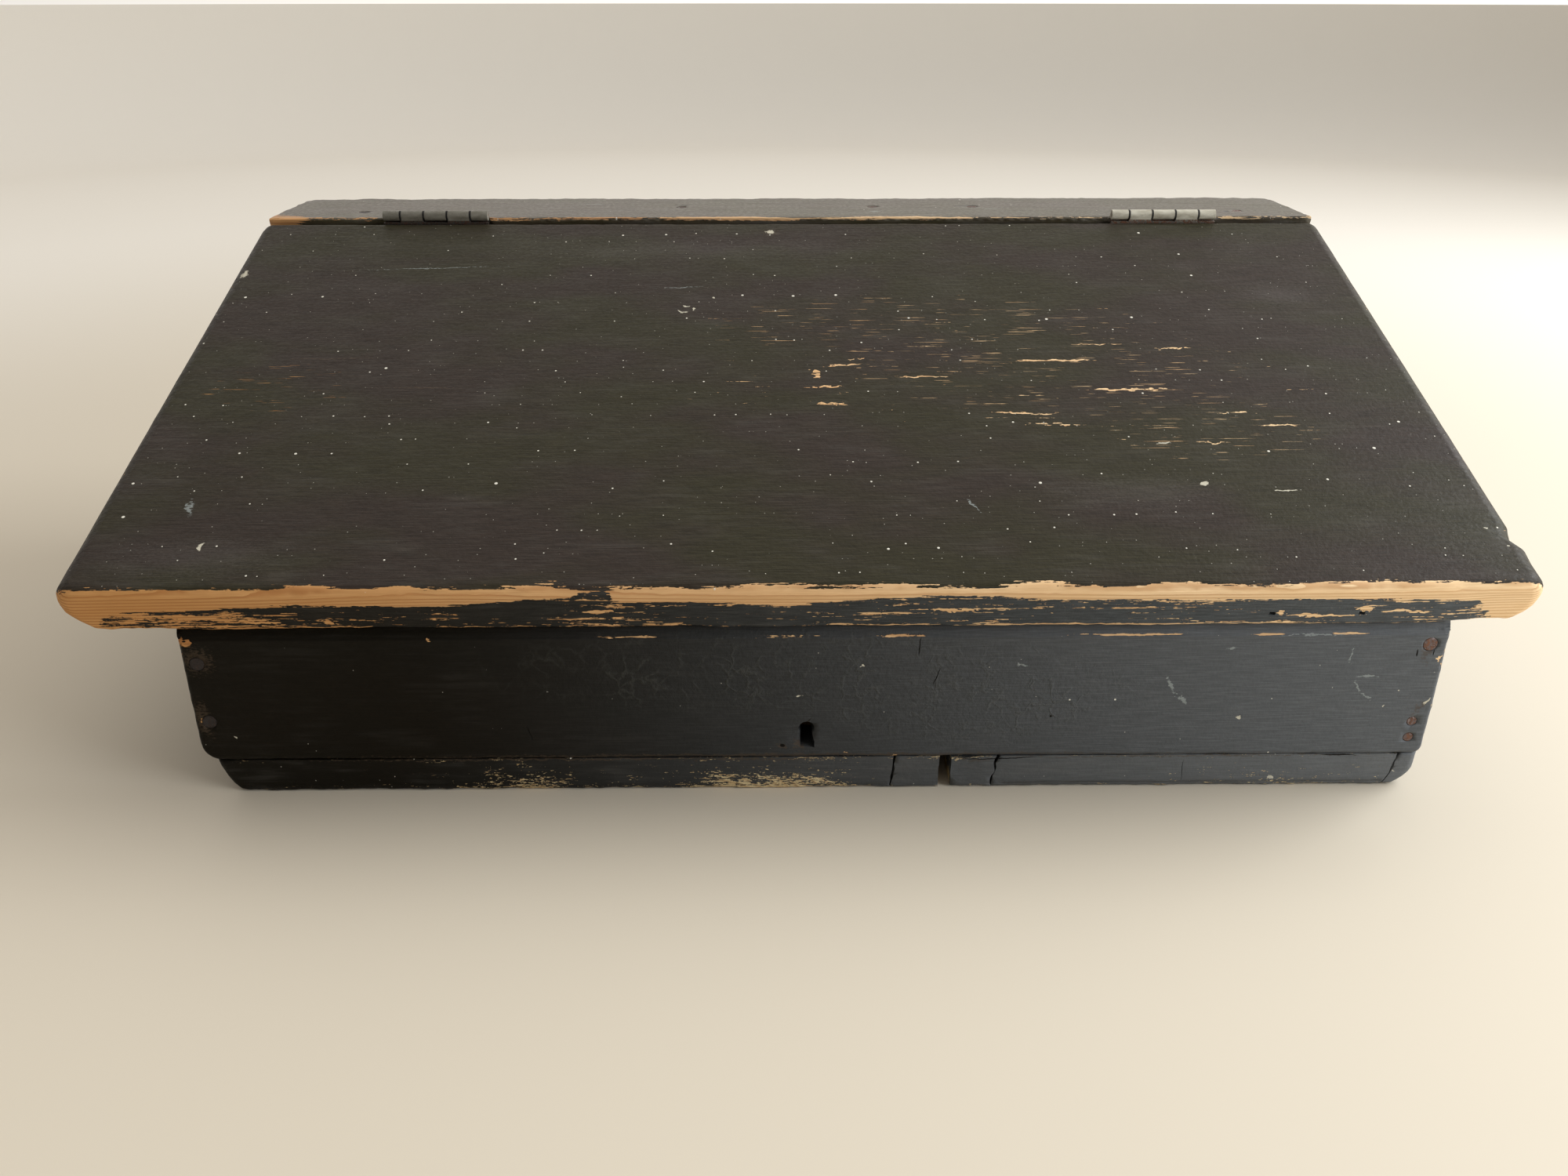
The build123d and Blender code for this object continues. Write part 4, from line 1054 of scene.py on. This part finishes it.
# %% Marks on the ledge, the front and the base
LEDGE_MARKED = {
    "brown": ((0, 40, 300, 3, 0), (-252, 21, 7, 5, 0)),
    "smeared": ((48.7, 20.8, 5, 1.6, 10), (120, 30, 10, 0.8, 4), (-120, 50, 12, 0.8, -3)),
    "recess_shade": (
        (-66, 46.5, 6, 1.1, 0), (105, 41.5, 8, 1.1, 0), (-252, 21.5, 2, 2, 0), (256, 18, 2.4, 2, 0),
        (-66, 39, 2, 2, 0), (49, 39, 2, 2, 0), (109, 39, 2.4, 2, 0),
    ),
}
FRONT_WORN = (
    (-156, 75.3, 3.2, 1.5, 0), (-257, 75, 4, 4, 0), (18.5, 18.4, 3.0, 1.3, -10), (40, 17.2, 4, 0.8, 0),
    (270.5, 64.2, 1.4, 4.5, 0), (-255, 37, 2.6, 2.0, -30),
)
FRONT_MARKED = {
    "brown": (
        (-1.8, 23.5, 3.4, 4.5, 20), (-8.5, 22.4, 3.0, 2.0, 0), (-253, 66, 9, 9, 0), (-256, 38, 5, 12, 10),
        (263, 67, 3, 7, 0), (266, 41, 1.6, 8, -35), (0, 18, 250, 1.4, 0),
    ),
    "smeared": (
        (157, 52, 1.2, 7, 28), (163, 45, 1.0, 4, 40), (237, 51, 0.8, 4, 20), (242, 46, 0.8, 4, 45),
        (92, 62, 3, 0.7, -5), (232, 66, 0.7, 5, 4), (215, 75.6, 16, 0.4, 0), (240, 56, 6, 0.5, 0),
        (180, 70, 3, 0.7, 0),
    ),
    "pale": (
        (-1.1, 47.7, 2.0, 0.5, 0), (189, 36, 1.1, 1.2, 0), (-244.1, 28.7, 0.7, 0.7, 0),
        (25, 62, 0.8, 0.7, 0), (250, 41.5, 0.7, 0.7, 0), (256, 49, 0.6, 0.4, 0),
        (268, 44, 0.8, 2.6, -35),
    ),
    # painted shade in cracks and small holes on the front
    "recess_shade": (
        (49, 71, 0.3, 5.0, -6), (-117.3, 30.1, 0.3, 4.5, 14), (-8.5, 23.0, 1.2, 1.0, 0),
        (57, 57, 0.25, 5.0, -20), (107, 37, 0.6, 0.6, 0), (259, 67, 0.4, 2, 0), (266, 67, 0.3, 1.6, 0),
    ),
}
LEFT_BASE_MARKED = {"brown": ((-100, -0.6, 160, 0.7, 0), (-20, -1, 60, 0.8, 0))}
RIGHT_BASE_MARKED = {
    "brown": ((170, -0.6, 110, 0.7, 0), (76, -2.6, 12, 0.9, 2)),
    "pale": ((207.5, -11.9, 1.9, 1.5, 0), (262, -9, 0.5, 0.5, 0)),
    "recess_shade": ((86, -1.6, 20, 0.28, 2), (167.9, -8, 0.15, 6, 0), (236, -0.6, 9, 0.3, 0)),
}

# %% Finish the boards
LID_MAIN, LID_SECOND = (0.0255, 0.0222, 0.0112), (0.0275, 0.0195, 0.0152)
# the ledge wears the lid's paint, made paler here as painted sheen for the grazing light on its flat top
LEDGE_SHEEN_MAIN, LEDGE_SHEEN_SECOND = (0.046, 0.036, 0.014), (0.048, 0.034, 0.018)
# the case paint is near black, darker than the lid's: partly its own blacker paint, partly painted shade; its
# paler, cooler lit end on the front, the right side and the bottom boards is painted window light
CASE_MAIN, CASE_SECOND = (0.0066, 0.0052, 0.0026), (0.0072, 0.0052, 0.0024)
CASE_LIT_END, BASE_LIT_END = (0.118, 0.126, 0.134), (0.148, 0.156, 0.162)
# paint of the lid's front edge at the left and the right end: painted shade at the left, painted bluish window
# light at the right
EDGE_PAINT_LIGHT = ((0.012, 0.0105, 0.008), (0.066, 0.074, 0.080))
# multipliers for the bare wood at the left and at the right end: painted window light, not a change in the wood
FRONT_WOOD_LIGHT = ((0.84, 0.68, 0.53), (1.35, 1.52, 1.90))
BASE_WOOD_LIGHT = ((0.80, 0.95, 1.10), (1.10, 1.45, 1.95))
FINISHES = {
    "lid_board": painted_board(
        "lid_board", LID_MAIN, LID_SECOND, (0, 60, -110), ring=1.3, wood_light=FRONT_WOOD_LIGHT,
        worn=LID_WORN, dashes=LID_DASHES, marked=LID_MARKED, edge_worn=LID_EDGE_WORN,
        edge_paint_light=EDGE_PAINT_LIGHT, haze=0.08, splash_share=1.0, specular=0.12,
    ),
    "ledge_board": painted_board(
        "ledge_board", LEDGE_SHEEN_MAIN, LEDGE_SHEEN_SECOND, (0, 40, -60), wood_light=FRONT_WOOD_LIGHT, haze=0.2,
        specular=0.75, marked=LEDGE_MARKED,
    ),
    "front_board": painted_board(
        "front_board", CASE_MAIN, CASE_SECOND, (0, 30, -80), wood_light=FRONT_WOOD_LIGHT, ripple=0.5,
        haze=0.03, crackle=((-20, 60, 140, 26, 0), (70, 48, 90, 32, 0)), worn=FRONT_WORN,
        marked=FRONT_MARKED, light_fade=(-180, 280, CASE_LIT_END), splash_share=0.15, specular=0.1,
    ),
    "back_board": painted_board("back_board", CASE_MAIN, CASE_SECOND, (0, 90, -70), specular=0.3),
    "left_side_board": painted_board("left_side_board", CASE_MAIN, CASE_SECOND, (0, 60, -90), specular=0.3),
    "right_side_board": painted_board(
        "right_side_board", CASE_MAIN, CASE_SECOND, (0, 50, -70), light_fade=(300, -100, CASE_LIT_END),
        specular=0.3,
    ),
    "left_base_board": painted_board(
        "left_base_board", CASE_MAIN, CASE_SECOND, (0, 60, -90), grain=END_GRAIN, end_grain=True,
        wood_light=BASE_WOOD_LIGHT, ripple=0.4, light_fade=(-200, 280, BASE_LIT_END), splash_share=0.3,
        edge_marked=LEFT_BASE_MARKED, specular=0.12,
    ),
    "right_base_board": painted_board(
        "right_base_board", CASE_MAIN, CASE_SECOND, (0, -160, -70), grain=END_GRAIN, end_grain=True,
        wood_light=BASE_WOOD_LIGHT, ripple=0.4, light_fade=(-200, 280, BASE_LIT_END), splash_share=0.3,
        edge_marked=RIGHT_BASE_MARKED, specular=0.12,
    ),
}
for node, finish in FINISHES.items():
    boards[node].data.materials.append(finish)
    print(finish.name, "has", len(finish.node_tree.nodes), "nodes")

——

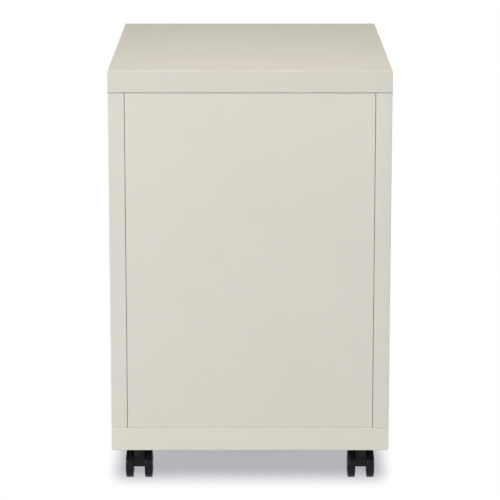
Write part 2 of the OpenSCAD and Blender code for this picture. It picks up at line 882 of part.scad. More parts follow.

——

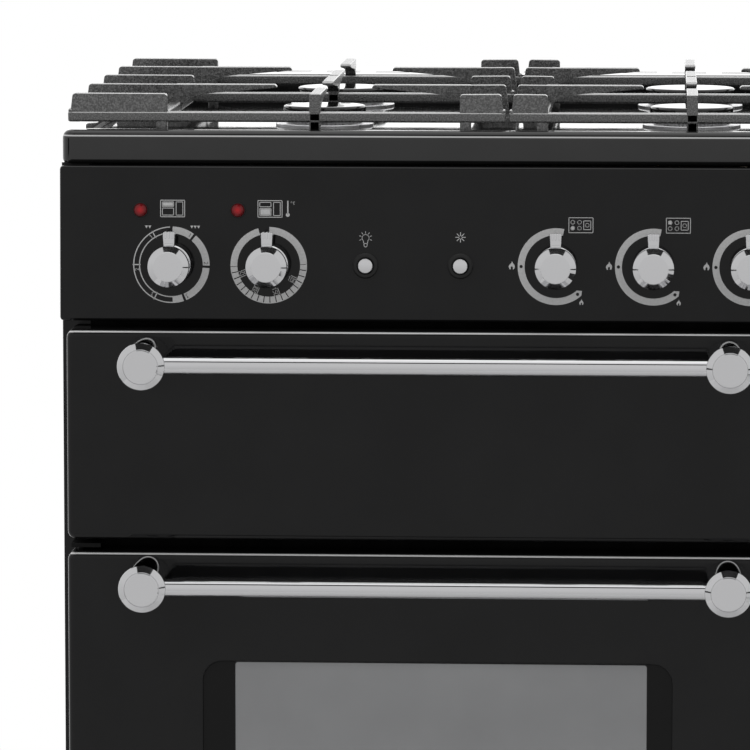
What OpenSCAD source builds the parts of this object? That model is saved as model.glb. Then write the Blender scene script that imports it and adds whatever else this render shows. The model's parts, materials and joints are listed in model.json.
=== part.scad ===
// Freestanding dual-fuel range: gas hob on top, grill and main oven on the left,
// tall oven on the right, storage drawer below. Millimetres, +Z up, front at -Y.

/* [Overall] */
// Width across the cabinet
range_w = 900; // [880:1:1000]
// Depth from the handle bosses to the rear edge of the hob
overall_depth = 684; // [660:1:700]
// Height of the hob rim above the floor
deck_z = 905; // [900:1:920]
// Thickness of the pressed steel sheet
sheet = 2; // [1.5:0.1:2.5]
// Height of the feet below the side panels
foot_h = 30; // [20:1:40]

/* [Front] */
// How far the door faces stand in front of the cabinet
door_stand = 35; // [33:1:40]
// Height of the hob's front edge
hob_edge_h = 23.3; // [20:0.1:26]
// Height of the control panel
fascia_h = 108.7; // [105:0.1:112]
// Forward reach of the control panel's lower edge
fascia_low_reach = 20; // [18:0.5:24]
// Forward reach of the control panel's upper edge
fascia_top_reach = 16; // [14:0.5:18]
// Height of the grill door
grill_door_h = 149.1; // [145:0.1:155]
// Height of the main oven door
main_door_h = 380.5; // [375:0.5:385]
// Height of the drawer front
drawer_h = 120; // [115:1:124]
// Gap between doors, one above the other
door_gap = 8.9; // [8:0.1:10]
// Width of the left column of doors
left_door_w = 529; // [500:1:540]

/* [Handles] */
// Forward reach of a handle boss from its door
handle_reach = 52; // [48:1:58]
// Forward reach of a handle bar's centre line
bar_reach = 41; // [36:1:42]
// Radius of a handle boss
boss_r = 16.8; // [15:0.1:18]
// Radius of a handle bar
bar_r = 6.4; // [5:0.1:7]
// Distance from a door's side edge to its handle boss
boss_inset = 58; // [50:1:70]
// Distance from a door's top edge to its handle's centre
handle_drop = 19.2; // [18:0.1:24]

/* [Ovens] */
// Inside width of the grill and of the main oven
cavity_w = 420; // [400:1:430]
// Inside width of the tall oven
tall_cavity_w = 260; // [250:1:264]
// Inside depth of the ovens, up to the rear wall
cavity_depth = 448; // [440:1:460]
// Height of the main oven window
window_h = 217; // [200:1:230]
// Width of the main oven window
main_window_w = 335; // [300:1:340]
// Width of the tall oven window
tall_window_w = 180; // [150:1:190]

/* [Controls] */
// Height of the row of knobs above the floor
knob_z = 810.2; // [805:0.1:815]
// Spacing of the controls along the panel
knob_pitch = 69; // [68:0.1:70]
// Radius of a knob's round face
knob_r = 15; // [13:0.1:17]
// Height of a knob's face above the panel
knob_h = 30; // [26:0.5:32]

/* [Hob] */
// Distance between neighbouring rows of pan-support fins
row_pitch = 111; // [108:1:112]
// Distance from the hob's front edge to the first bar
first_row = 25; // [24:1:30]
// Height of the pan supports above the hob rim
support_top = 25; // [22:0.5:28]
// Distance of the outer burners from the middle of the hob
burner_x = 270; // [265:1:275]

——

Set down, without any change, only the lines from the line that holds "What OpenSCAD source" through the line that holds "handle_drop = 19.2; // [18:0.1:24]", both lines included.

COMPLETE RESPONSE
What OpenSCAD source builds the parts of this object? That model is saved as model.glb. Then write the Blender scene script that imports it and adds whatever else this render shows. The model's parts, materials and joints are listed in model.json.
=== part.scad ===
// Freestanding dual-fuel range: gas hob on top, grill and main oven on the left,
// tall oven on the right, storage drawer below. Millimetres, +Z up, front at -Y.

/* [Overall] */
// Width across the cabinet
range_w = 900; // [880:1:1000]
// Depth from the handle bosses to the rear edge of the hob
overall_depth = 684; // [660:1:700]
// Height of the hob rim above the floor
deck_z = 905; // [900:1:920]
// Thickness of the pressed steel sheet
sheet = 2; // [1.5:0.1:2.5]
// Height of the feet below the side panels
foot_h = 30; // [20:1:40]

/* [Front] */
// How far the door faces stand in front of the cabinet
door_stand = 35; // [33:1:40]
// Height of the hob's front edge
hob_edge_h = 23.3; // [20:0.1:26]
// Height of the control panel
fascia_h = 108.7; // [105:0.1:112]
// Forward reach of the control panel's lower edge
fascia_low_reach = 20; // [18:0.5:24]
// Forward reach of the control panel's upper edge
fascia_top_reach = 16; // [14:0.5:18]
// Height of the grill door
grill_door_h = 149.1; // [145:0.1:155]
// Height of the main oven door
main_door_h = 380.5; // [375:0.5:385]
// Height of the drawer front
drawer_h = 120; // [115:1:124]
// Gap between doors, one above the other
door_gap = 8.9; // [8:0.1:10]
// Width of the left column of doors
left_door_w = 529; // [500:1:540]

/* [Handles] */
// Forward reach of a handle boss from its door
handle_reach = 52; // [48:1:58]
// Forward reach of a handle bar's centre line
bar_reach = 41; // [36:1:42]
// Radius of a handle boss
boss_r = 16.8; // [15:0.1:18]
// Radius of a handle bar
bar_r = 6.4; // [5:0.1:7]
// Distance from a door's side edge to its handle boss
boss_inset = 58; // [50:1:70]
// Distance from a door's top edge to its handle's centre
handle_drop = 19.2; // [18:0.1:24]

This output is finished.